Repeat the whole of the data, keeping every detail the same.

=== SUPPLIED DATA ===

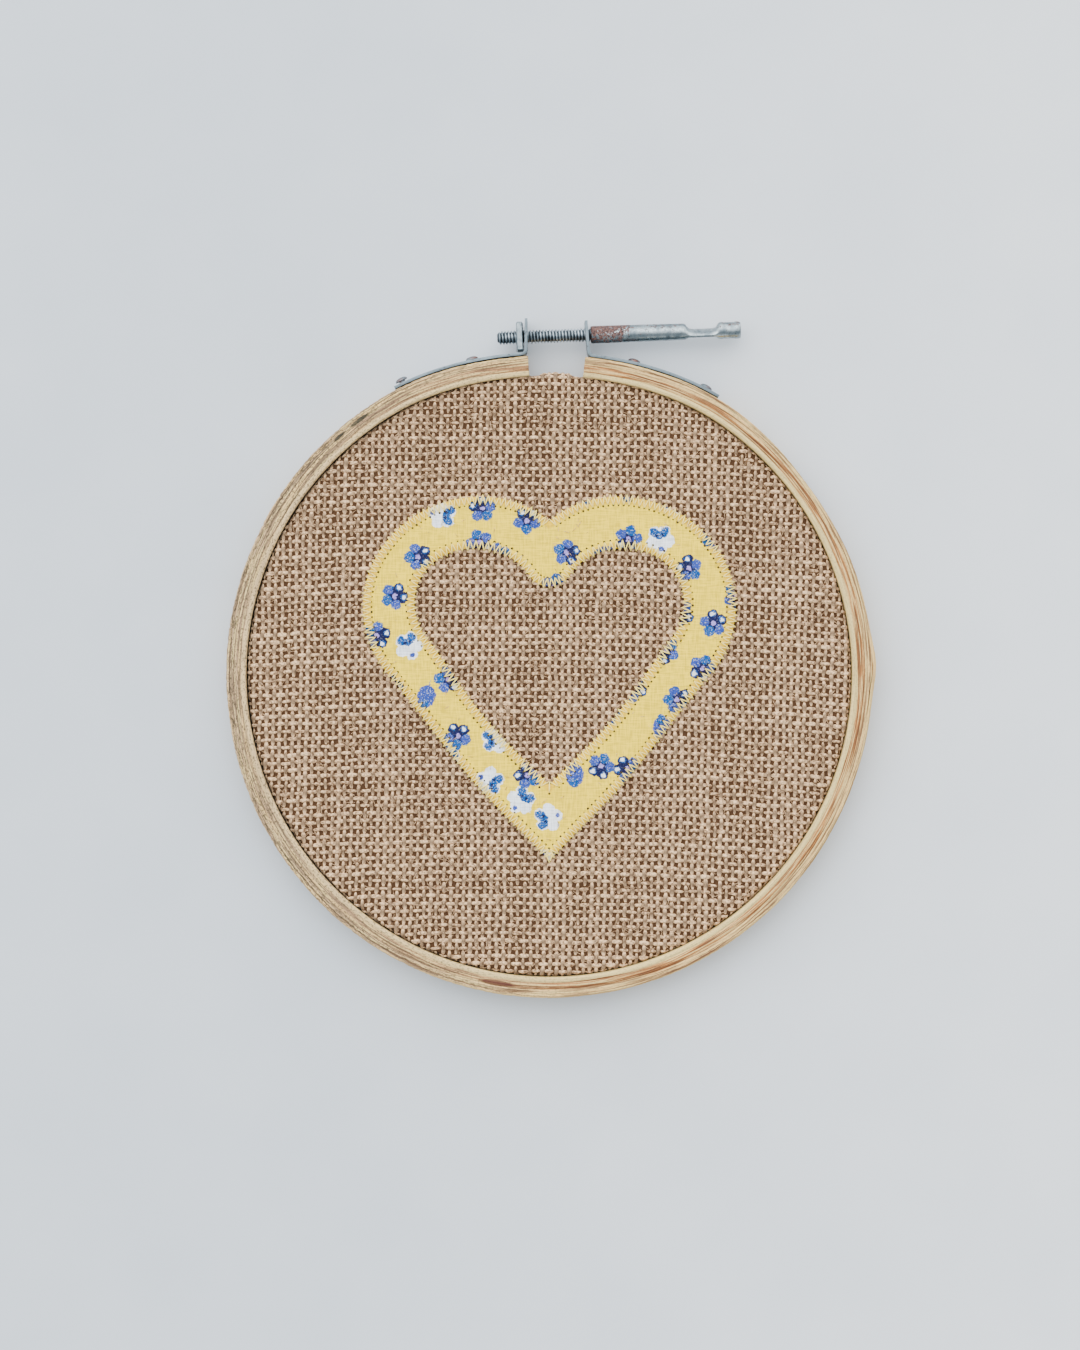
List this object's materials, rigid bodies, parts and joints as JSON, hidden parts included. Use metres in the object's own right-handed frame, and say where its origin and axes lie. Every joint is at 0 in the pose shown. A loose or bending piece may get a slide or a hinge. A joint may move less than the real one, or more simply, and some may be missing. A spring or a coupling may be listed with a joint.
{
  "type": "hoop embroidery art: burlap and cotton applique, built with its wooden embroidery hoop",
  "caption": "Round wooden embroidery hoop holding taut burlap with a flowered cotton heart band sewn on; split outer ring with steel straps and a tension screw with a long tube grip.",
  "frame": {"origin": "middle of the whole part's box, on the surface that the hoops' back lies on", "axes": "+Z out of the cloth's face, +Y towards the tension screw, +X towards the screw's grip"},
  "size_m": [0.1633, 0.171, 0.0101],
  "materials": {
    "plywood": "bare sanded plywood",
    "burlap": "coarse plain weave jute",
    "flowered_cotton": "printed cotton, matte",
    "galvanised_steel": "dull zinc plate",
    "screw_steel": "worn zinc plate",
    "grip_steel": "zinc plate with rust specks"
  },
  "bodies": {
    "hoop": {"outer_hoop": "plywood", "inner_hoop": "plywood", "cloth": "burlap", "applique": "flowered_cotton", "tab_left": "galvanised_steel", "tab_right": "galvanised_steel", "rivet_left_end": "galvanised_steel", "rivet_left_near": "galvanised_steel", "rivet_right_near": "galvanised_steel", "rivet_right_end": "galvanised_steel", "square_nut": "galvanised_steel"},
    "screw": {"screw_rod": "screw_steel", "grip_tube": "grip_steel"}
  },
  "joints": [
    {"name": "screw_turn", "type": "hinge", "parent": "hoop", "child": "screw", "pos_m": [-0.00781, 0.0811, 0.005], "axis": [0.9994, 0.034, 0], "continuous": true}
  ]
}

===

FINISHED ANSWER ::
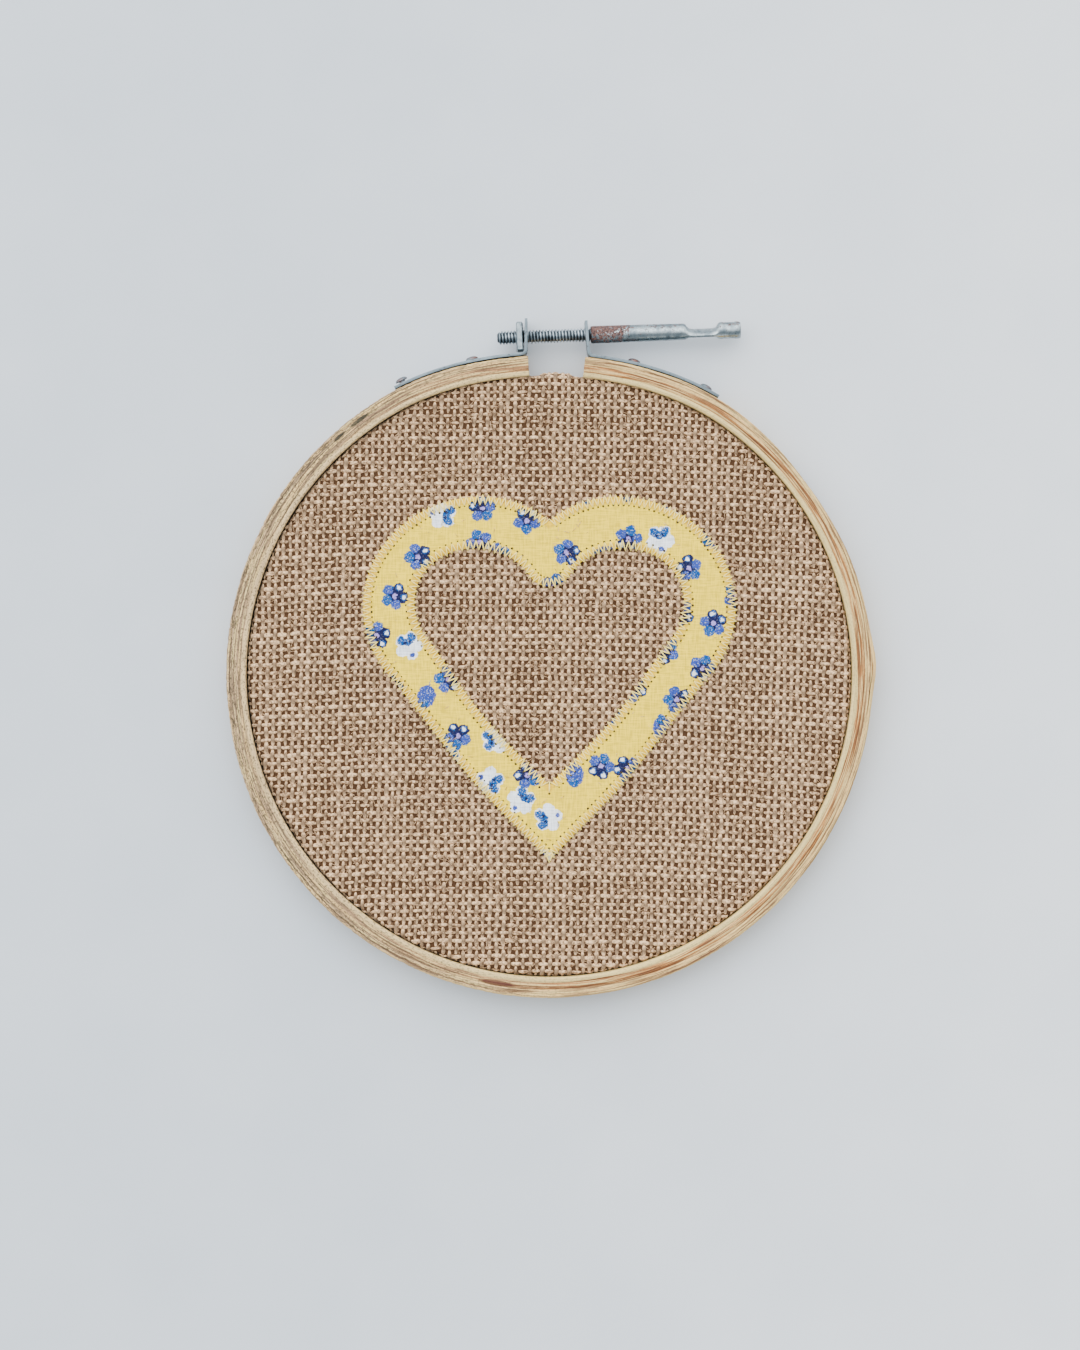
List this object's materials, rigid bodies, parts and joints as JSON, hidden parts included. Use metres in the object's own right-handed frame, and say where its origin and axes lie. Every joint is at 0 in the pose shown. A loose or bending piece may get a slide or a hinge. A joint may move less than the real one, or more simply, and some may be missing. A spring or a coupling may be listed with a joint.
{
  "type": "hoop embroidery art: burlap and cotton applique, built with its wooden embroidery hoop",
  "caption": "Round wooden embroidery hoop holding taut burlap with a flowered cotton heart band sewn on; split outer ring with steel straps and a tension screw with a long tube grip.",
  "frame": {"origin": "middle of the whole part's box, on the surface that the hoops' back lies on", "axes": "+Z out of the cloth's face, +Y towards the tension screw, +X towards the screw's grip"},
  "size_m": [0.1633, 0.171, 0.0101],
  "materials": {
    "plywood": "bare sanded plywood",
    "burlap": "coarse plain weave jute",
    "flowered_cotton": "printed cotton, matte",
    "galvanised_steel": "dull zinc plate",
    "screw_steel": "worn zinc plate",
    "grip_steel": "zinc plate with rust specks"
  },
  "bodies": {
    "hoop": {"outer_hoop": "plywood", "inner_hoop": "plywood", "cloth": "burlap", "applique": "flowered_cotton", "tab_left": "galvanised_steel", "tab_right": "galvanised_steel", "rivet_left_end": "galvanised_steel", "rivet_left_near": "galvanised_steel", "rivet_right_near": "galvanised_steel", "rivet_right_end": "galvanised_steel", "square_nut": "galvanised_steel"},
    "screw": {"screw_rod": "screw_steel", "grip_tube": "grip_steel"}
  },
  "joints": [
    {"name": "screw_turn", "type": "hinge", "parent": "hoop", "child": "screw", "pos_m": [-0.00781, 0.0811, 0.005], "axis": [0.9994, 0.034, 0], "continuous": true}
  ]
}